• Are the All Blacks Special?

    In sport, as in the rest of life, success is not always accompanied by applause and approbation.  It can often attract resentment, envy and criticism.

    Rugby is no exception.  The unparalleled success enjoyed by the All Blacks over such a long period is most often greeted by sports fans around the world with praise, enjoyment and wonder.  But there is always a substantial fringe of supposed rugby fans – usually from overseas – for whom that success is not to be celebrated for the skill and commitment it represents but is to be diminished and denigrated by those who cannot bear to see a team from another country garnering plaudits for its dominance.

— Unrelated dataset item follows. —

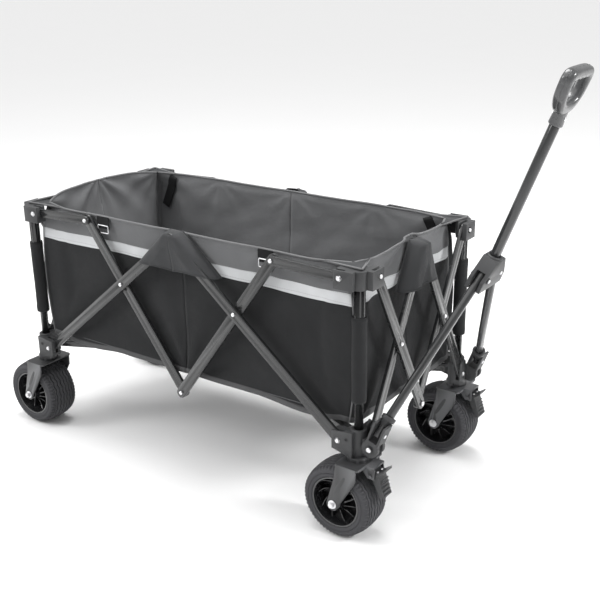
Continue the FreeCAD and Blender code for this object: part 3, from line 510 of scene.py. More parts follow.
@made_once
def strap_webbing():
    return woven("strap_webbing", tuple(props().cloth.webbing), 0.66, 0.0022, 0.5)


@made_once
def stripe_tape():
    """Reflective tape, with a fine diamond grain and two rows of stitching."""
    finish = Finish("stripe_tape", Specular_IOR_Level=0.6)
    base = tuple(props().cloth.stripe)
    place = finish.place()
    along = finish.part(place, 0) + finish.part(place, 1)
    height = finish.part(place, 2)
    grain, stitch_pitch = 0.0026, 0.0045
    turn = 2 * math.pi / grain
    diamond = ((along + height) * turn).sine() * ((along - height) * turn).sine()
    low, high = props().cloth.stripe_low, props().cloth.stripe_high
    middle = (low + high) / 2
    row = ((height - middle).size() - ((high - low) / 2 - 0.003)).size().below(0.0005)
    stitch = row * (0.0 - (along * (2 * math.pi / stitch_pitch)).sine()).below(0.4)
    colour = finish.mix(finish.ramp(finish.noise(14, 5), 0.3, 0.8), tint(base, 0.86), tint(base, 1.1))
    colour = finish.mix(stitch * 0.7, colour, tint(base, 0.35))
    finish.set(Base_Color=colour, Roughness=finish.noise(70, 3) * 0.14 + 0.36)
    finish.set(Metallic=finish.noise(40, 2) * 0.1 + 0.1)
    finish.bump(diamond * 0.4 + stitch * 2.0 + finish.noise(30, 4) * 3.0, 0.3, 0.0006)
    return finish.done()


# Meshes

def finished(name, bm, materials, body):
    """Turns a bmesh into a piece that rides on a body."""
    mesh = bpy.data.meshes.new(name)
    bm.normal_update()
    bm.to_mesh(mesh)
    bm.free()
    for material in materials:
        mesh.materials.append(material)
    for polygon in mesh.polygons:
        polygon.use_smooth = True
    piece = bpy.data.objects.new(name, mesh)
    bpy.context.scene.collection.objects.link(piece)
    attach(piece, body)
    return piece


def soften(piece, width, angle=35):
    """Rounds the sharp edges of a piece."""
    bevel = piece.modifiers.new("Soft edges", "BEVEL")
    bevel.width = width
    bevel.segments = 2
    bevel.limit_method = "ANGLE"
    bevel.angle_limit = math.radians(angle)
    bevel.harden_normals = True
    bevel.use_clamp_overlap = True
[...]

    Anyone with a stomach strong enough to read the readers’ comments that are often published following match reports in overseas newspapers will have become enured to the spiteful and churlish attempts to devalue the All Blacks’ performance.  Many of these “rugby fans” profess to see in the ABs’ exploits nothing more than a willingness to play dirty and break the rules, and when the authorities mysteriously fail to agree with them, they take refuge in another bolt hole – the All Blacks, they assert, enjoy some sort of miraculous immunity from the usual laws and penalties.

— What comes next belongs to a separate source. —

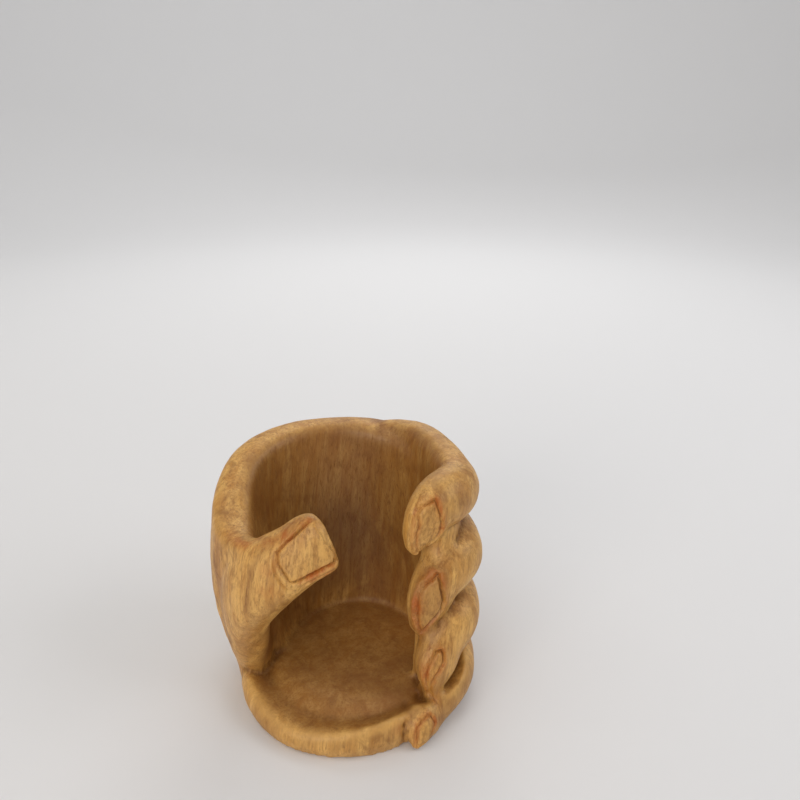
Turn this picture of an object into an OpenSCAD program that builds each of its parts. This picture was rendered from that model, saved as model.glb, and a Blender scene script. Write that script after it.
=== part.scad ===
// Bottle rack carved from one block of wood as a left hand that grips a
// standing wine bottle. The hand stands on the side of its little finger.
// The bottle's axis is the Z axis and Z = 0 is the table.

/* [Bottle] */
// Diameter of the bottle that stands in the grip
bottle_d = 74; // [60:0.5:90]
// Play between the glass and the hand
grip_gap = 0.8; // [0.3:0.1:3]

/* [Floor] */
// Height of the floor that the bottle stands on
seat_h = 16; // [12:0.5:26]
// How far the floor stands out past the grip at the front
lip_w = 28; // [18:0.5:36]
// Rise of the floor's rim beside the little finger
lip_rise = 3; // [0:0.5:6]
// Fall of the floor's rim at the heel of the hand
heel_fall = 4; // [0:0.5:8]

/* [Palm] */
// Height of the palm's rim over the table, at the back
palm_h = 132; // [115:1:160]
// Thickness of the palm's wall at its foot, at the back
palm_t = 22; // [18:0.5:28]
// Widening of the grip at the rim, behind the thumb
flare = 16; // [4:0.5:22]
// Bulge of the ball of the thumb over the heel
ball_bulge = 12; // [4:0.5:16]
// How far the rim dips to the web beside the thumb
web_dip = 36; // [20:1:50]

/* [Fingers] */
// Height from one finger to the next
finger_pitch = 34; // [28:0.5:38]
// Height of the little finger's middle over the floor
little_rise = 2; // [0:0.5:6]
// Width of a finger
finger_w = 31.5; // [26:0.5:36]
// Thickness of a finger
finger_d = 23; // [16:0.5:28]

/* [Nails] */
// Radius of the gouge that cut the folds round the fingers' nails
gouge_r = 1.2; // [0.8:0.1:2]
// Roll of the fingers' nails toward the front
nail_roll = 28; // [0:1:40]
// Width of the thumb's nail as a share of the thumb
thumb_nail = 0.66; // [0.5:0.02:0.8]
// Radius of the gouge that cut the fold round the thumb's nail
thumb_gouge_r = 1.5; // [0.8:0.1:2.5]

/* [Thumb] */
// Width of the thumb at its nail
thumb_w = 31; // [24:0.5:36]
// Thickness of the thumb at its nail
thumb_d = 19; // [15:0.5:28]
// Height of the middle of the thumb's tip over the table
thumb_h = 113; // [90:1:130]

/* [Hidden] */

bottle_r = bottle_d / 2;
grip_r = bottle_r + grip_gap;
little_h = seat_h + little_rise;
// How far the foot runs on below the table before it is cut level
root = 3;

// Place at turn a around the bottle. Turns run from the front, a = 0, by the
// thumb's side, a = 90, and the back, a = 180, to the fingers, a = 270.
function place(a, r, z) = [-r * sin(a), -r * cos(a), z];

function unit(v) = v / max(norm(v), 1e-9);
function mean(points) = [for (i = [0 : 2]) let (s = [for (p = points) p[i]]) s * [for (v = s) 1] / len(s)];

// Point at share t of the span after row i on a smooth curve through rows
function curve_at(rows, i, t) =
    let (
        last = len(rows) - 1,
        p0 = rows[max(i - 1, 0)],
        p1 = rows[i],
        p2 = rows[min(i + 1, last)],
        p3 = rows[min(i + 2, last)]
    )
    (2 * p1 + (p2 - p0) * t + (2 * p0 - 5 * p1 + 4 * p2 - p3) * t * t
        + (3 * p1 - p0 - 3 * p2 + p3) * t * t * t) / 2;

function curve(rows, steps) = [
    for (i = [0 : len(rows) - 2], k = [0 : steps - 1]) curve_at(rows, i, k / steps),
    rows[len(rows) - 1]
];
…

    Most such comments can be dismissed without a moment’s thought, since those making them are so manifestly lacking in any knowledge of the game or of its administration.  But there are those who should, and do, know better, and who should be challenged when they persist in trying to make anything worth drinking from such sour grapes.

    The last test match against the Wallabies, and the alleged “eye-gouging” by Owen Franks, provide a leading, and regrettable, example.  We can perhaps excuse a Michael Cheika, desperate for something – anything – to divert attention from yet another defeat, for his attempt to focus on the alleged incident; and we can certainly agree that the footage shown ad nauseam on our screens demonstrates that it is unwise to allow a hand to get anywhere near an opponent’s face.

    But what is less forgivable is the alacrity with which some professional commentators in the northern hemisphere jumped on the bandwagon, and enthusiastically supported a complaint that even the alleged victim did not wish, to his credit, to pursue.  One could almost hear the sighs of relief from a Stephen Jones or a Brian O’Driscoll that there was something about yet another All Black victory that might allow them to comment negatively rather than positively.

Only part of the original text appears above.